(Stored dataset items)
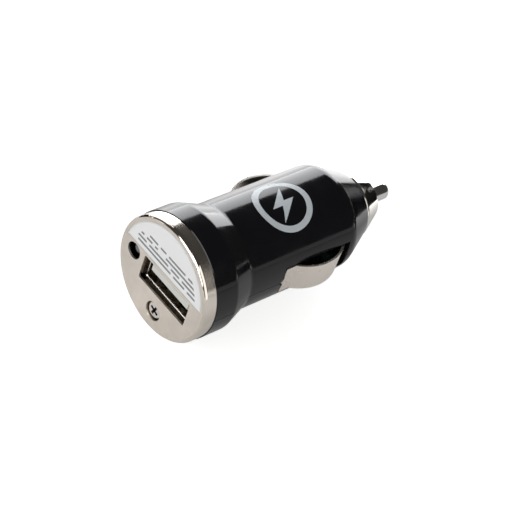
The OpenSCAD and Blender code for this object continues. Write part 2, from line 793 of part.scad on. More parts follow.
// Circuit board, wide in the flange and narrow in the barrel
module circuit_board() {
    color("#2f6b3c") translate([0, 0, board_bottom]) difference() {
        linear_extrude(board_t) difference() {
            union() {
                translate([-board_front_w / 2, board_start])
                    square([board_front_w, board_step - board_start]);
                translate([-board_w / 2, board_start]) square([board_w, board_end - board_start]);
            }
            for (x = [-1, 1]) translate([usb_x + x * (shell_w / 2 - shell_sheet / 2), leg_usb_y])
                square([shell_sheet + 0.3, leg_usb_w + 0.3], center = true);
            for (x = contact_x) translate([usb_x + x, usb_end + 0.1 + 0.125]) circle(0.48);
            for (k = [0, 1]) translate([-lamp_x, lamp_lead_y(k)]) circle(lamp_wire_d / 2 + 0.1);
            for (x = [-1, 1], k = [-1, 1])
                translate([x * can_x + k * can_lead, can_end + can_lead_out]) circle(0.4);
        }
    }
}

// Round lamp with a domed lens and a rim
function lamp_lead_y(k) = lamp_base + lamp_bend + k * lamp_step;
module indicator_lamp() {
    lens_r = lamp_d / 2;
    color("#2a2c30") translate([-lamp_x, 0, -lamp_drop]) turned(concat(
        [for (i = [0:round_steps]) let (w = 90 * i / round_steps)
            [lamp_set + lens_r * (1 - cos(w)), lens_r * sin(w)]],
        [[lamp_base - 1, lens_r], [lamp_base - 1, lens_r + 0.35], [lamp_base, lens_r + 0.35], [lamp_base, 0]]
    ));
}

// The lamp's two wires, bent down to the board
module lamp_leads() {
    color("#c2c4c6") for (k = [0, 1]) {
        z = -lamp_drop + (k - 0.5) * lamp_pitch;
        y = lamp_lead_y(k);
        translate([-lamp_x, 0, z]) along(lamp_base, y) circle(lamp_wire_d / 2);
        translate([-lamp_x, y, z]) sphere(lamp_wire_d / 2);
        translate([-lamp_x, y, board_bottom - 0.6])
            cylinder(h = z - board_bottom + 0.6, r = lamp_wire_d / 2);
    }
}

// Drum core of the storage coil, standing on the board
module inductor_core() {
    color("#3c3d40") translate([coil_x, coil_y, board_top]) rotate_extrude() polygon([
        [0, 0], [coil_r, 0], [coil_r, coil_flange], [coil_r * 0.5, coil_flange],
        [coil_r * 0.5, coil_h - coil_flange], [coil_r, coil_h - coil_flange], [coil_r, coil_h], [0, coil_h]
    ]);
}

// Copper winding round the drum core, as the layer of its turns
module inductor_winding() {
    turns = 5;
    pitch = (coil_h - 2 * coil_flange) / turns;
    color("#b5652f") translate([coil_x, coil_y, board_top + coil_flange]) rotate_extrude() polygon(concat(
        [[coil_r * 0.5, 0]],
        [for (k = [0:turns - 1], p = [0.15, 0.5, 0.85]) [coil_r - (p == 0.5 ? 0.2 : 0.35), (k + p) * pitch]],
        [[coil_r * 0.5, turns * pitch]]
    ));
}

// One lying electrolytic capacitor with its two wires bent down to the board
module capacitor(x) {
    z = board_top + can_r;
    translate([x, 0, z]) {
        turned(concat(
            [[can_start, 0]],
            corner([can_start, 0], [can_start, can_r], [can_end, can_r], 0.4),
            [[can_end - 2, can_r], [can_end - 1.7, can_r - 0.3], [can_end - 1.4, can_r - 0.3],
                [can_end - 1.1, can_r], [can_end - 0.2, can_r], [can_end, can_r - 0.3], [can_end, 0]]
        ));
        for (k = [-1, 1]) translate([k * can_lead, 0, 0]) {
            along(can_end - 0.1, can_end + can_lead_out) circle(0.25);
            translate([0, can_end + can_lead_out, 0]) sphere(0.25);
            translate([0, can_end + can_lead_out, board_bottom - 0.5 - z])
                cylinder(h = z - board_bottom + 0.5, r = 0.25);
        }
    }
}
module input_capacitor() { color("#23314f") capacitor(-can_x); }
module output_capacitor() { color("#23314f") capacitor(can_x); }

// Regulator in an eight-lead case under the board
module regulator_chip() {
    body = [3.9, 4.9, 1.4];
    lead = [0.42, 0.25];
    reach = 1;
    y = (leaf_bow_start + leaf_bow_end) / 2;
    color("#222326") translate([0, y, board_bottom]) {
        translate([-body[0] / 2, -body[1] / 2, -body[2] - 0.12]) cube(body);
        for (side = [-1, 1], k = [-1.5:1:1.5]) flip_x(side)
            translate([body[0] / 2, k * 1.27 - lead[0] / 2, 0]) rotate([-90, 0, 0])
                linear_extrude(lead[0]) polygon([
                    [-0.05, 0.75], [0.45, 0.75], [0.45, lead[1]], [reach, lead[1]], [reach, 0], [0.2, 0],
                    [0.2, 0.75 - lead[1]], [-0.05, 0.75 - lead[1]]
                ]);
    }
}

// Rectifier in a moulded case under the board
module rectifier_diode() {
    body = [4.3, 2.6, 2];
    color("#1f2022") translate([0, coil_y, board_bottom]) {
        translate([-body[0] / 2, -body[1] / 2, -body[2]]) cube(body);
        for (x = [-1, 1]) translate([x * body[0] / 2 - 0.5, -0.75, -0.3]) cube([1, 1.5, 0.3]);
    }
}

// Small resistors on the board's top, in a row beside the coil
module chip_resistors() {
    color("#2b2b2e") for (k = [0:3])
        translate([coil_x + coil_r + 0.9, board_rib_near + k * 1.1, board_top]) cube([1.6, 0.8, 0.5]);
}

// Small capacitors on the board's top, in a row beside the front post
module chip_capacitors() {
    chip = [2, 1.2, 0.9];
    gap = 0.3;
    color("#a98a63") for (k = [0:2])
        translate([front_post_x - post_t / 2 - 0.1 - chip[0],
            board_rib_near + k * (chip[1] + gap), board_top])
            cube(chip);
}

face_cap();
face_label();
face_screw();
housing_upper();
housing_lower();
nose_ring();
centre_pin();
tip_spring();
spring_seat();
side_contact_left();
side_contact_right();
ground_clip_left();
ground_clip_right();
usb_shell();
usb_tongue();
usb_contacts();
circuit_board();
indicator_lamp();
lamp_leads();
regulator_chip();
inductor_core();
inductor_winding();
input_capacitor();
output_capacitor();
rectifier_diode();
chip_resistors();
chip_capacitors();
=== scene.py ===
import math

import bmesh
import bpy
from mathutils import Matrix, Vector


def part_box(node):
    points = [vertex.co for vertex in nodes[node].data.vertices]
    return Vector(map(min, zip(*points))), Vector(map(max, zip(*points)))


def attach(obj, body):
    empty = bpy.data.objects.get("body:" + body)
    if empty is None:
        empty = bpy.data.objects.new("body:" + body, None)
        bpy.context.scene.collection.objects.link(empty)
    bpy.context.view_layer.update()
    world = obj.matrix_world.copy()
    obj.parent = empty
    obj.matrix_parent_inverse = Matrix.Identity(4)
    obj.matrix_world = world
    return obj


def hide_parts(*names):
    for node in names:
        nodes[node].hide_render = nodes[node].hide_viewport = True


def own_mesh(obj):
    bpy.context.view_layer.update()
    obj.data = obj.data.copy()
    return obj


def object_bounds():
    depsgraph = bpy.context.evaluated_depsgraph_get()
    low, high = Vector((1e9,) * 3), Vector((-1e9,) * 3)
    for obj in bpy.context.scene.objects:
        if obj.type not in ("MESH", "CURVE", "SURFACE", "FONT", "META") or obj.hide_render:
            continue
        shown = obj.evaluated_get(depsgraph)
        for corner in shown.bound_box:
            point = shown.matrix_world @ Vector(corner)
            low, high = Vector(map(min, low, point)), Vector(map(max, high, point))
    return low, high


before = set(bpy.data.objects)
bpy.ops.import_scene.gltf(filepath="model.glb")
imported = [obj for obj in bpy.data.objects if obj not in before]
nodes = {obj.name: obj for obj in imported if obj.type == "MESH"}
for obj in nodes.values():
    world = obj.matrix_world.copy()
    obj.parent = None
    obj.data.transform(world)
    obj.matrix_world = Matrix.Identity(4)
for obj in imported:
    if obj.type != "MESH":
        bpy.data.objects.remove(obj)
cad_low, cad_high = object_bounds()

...

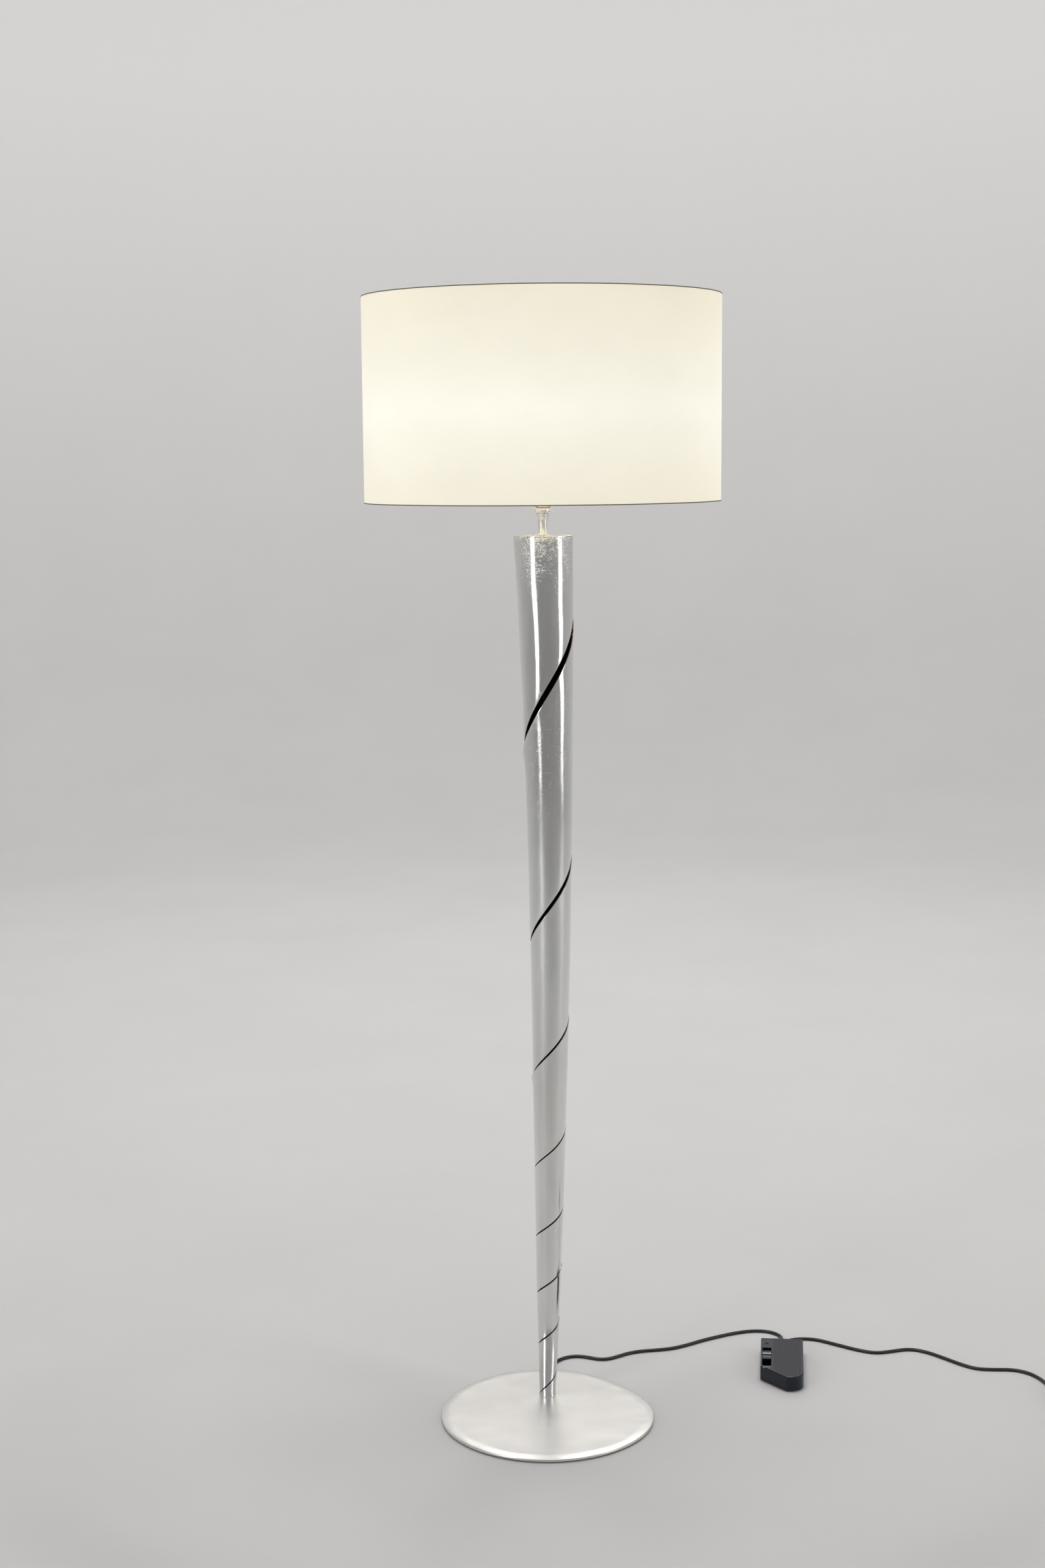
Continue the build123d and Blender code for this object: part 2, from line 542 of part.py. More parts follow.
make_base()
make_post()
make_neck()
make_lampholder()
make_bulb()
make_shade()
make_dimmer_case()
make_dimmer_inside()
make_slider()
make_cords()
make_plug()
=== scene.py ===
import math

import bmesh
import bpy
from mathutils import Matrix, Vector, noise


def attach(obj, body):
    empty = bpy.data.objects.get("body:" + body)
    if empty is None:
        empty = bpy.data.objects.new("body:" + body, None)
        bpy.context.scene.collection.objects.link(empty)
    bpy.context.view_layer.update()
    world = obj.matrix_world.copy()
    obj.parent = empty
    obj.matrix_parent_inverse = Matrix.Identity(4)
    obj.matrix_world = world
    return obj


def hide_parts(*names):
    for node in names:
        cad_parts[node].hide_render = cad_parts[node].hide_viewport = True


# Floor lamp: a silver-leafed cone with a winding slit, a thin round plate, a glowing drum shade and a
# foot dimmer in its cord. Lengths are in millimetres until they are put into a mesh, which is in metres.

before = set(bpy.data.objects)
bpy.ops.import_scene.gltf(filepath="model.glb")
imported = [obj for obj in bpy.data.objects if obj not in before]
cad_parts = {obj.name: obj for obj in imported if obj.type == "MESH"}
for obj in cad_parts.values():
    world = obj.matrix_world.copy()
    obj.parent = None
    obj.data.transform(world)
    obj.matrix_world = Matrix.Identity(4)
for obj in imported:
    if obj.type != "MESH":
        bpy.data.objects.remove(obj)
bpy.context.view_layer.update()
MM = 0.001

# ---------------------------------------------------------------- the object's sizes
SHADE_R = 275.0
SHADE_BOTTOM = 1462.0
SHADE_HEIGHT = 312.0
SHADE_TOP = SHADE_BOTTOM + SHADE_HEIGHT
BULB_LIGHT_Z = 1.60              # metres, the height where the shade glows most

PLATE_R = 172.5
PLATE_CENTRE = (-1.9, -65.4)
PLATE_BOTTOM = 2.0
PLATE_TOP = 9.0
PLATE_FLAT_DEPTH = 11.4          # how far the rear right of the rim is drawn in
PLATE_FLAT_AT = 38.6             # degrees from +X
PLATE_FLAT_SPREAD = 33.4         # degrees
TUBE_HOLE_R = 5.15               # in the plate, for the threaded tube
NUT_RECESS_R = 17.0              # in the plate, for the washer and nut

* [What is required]
Begin with the line containing "face_cap();", end with the line containing "depsgraph = bpy.context.evaluated_depsgraph_get()", and transcribe exactly every line in that span, with nothing added.

* [Task answer]
face_cap();
face_label();
face_screw();
housing_upper();
housing_lower();
nose_ring();
centre_pin();
tip_spring();
spring_seat();
side_contact_left();
side_contact_right();
ground_clip_left();
ground_clip_right();
usb_shell();
usb_tongue();
usb_contacts();
circuit_board();
indicator_lamp();
lamp_leads();
regulator_chip();
inductor_core();
inductor_winding();
input_capacitor();
output_capacitor();
rectifier_diode();
chip_resistors();
chip_capacitors();
=== scene.py ===
import math

import bmesh
import bpy
from mathutils import Matrix, Vector


def part_box(node):
    points = [vertex.co for vertex in nodes[node].data.vertices]
    return Vector(map(min, zip(*points))), Vector(map(max, zip(*points)))


def attach(obj, body):
    empty = bpy.data.objects.get("body:" + body)
    if empty is None:
        empty = bpy.data.objects.new("body:" + body, None)
        bpy.context.scene.collection.objects.link(empty)
    bpy.context.view_layer.update()
    world = obj.matrix_world.copy()
    obj.parent = empty
    obj.matrix_parent_inverse = Matrix.Identity(4)
    obj.matrix_world = world
    return obj


def hide_parts(*names):
    for node in names:
        nodes[node].hide_render = nodes[node].hide_viewport = True


def own_mesh(obj):
    bpy.context.view_layer.update()
    obj.data = obj.data.copy()
    return obj


def object_bounds():
    depsgraph = bpy.context.evaluated_depsgraph_get()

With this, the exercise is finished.